The researchers have crafted a battery design that charges itself by pulling moisture from the air.
The company is secretive about its device’s architecture, but a recent scientific paper by the team’s leader gives some pretty definite clues.
The paper suggests that in the group’s prototype of the device, a pair of electrodes made of glass coated with a silver paste are attached to a water-attracting layer of graphene oxide. (Graphene is a one-atom thick sheet of carbon atoms).
When the graphene draws in water molecules from the air, it creates positively charged ions that then flow across the cell, creating a charge at the far electrode.
As the graphene dries out, the protons migrate back to where they came from, ready to create a new charge the next time the layer is humidified.
The technique can be engineered to be continuous, with the protons looping back and forth to produce an uninterrupted supply of power.

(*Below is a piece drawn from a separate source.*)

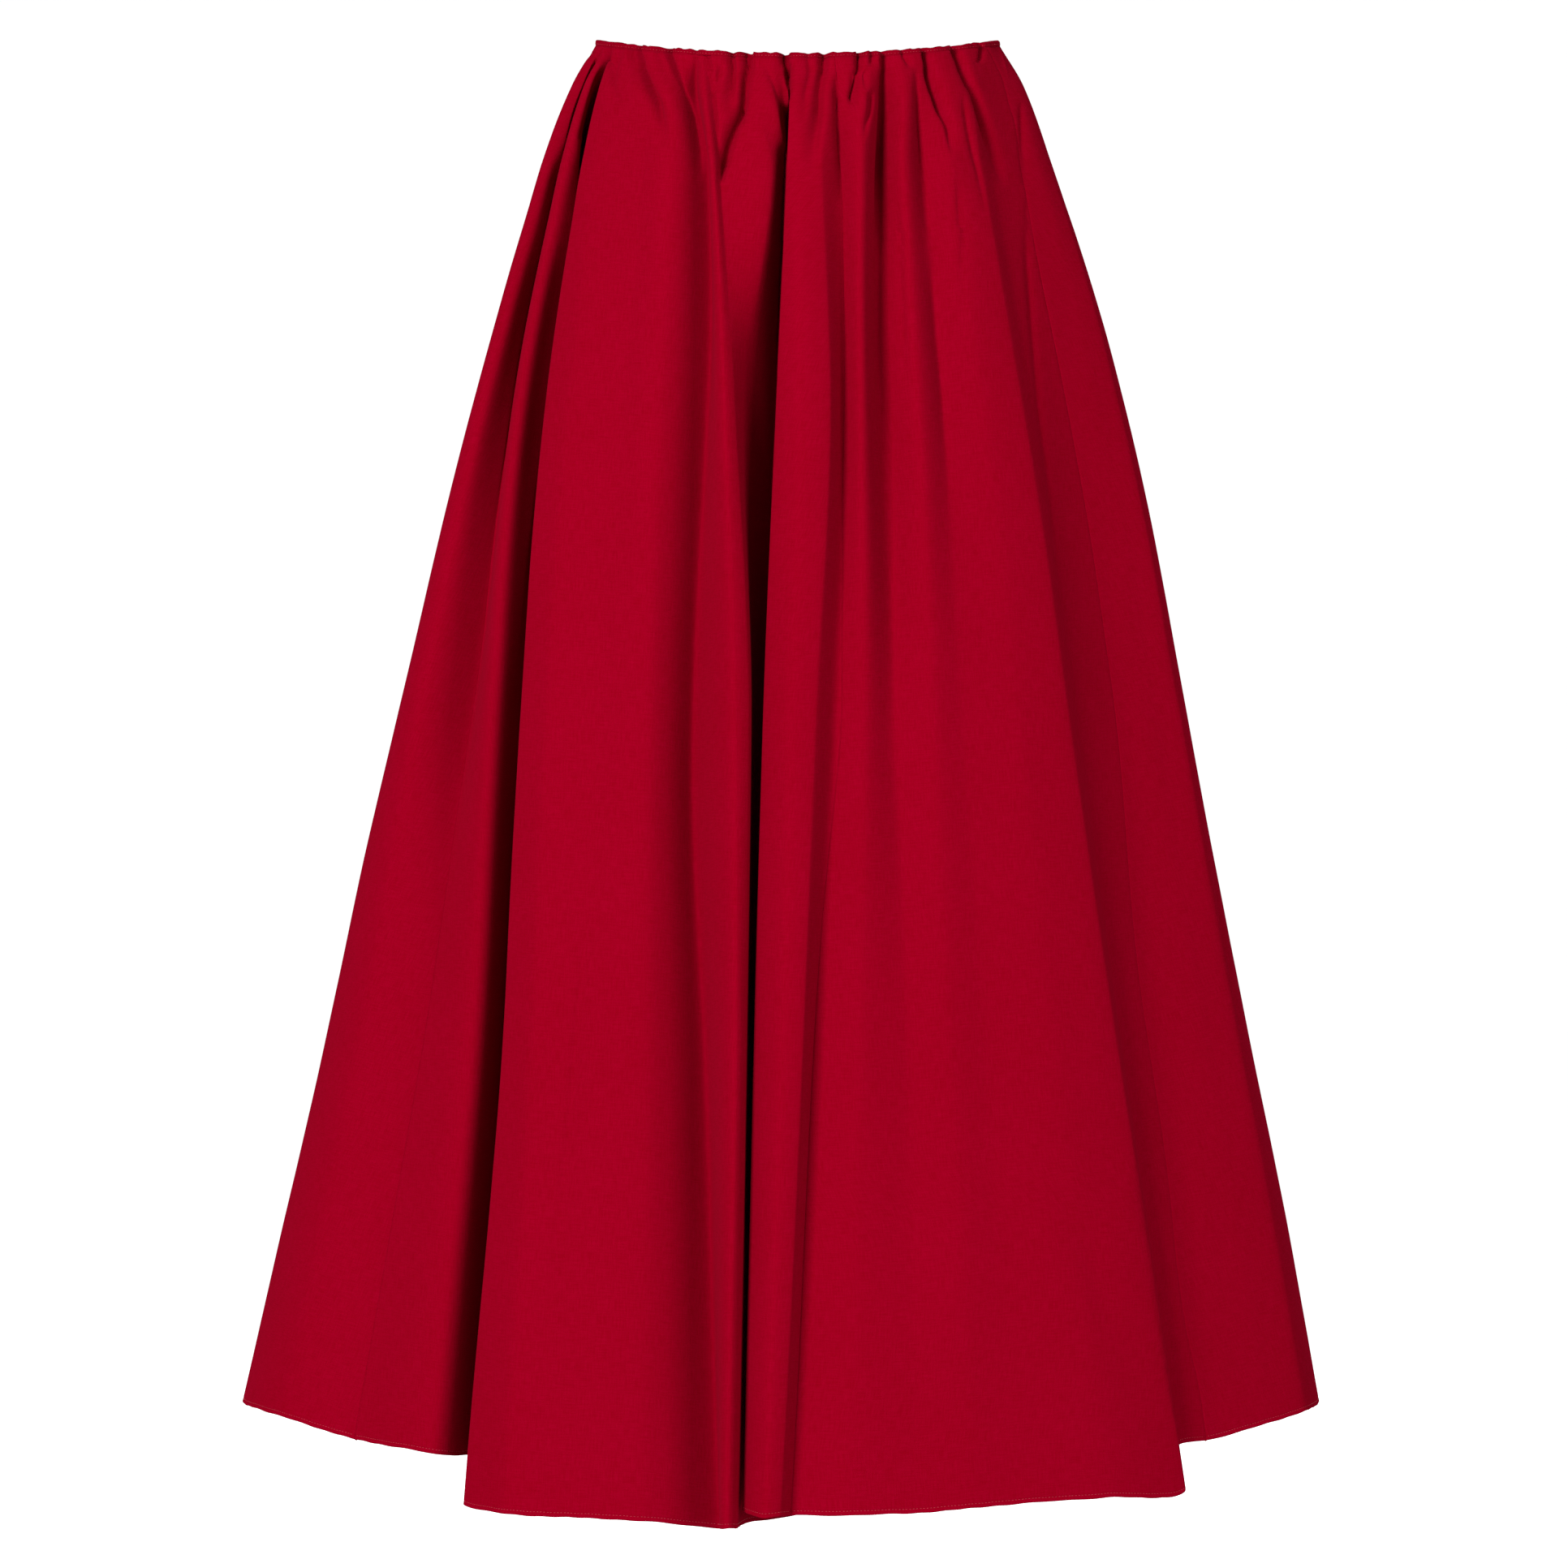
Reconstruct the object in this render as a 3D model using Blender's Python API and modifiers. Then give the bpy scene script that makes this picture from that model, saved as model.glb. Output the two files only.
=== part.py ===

The research team has recently boosted the strength of the device’s current from the milliampere to the ampere range, powerful enough to be useful in practical applications.
The developers are ready to commercialize their “electronic ink” for practical applications but also are eager to “test the upper limits” of their invention.
TRENDPOST: The Australian invention is powerful enough to run most devices that now make up the $10-billion annual market in wearable electronics and skin patches.
However, the breakthrough suggests that larger batteries, especially in humid climates, could use the same architecture.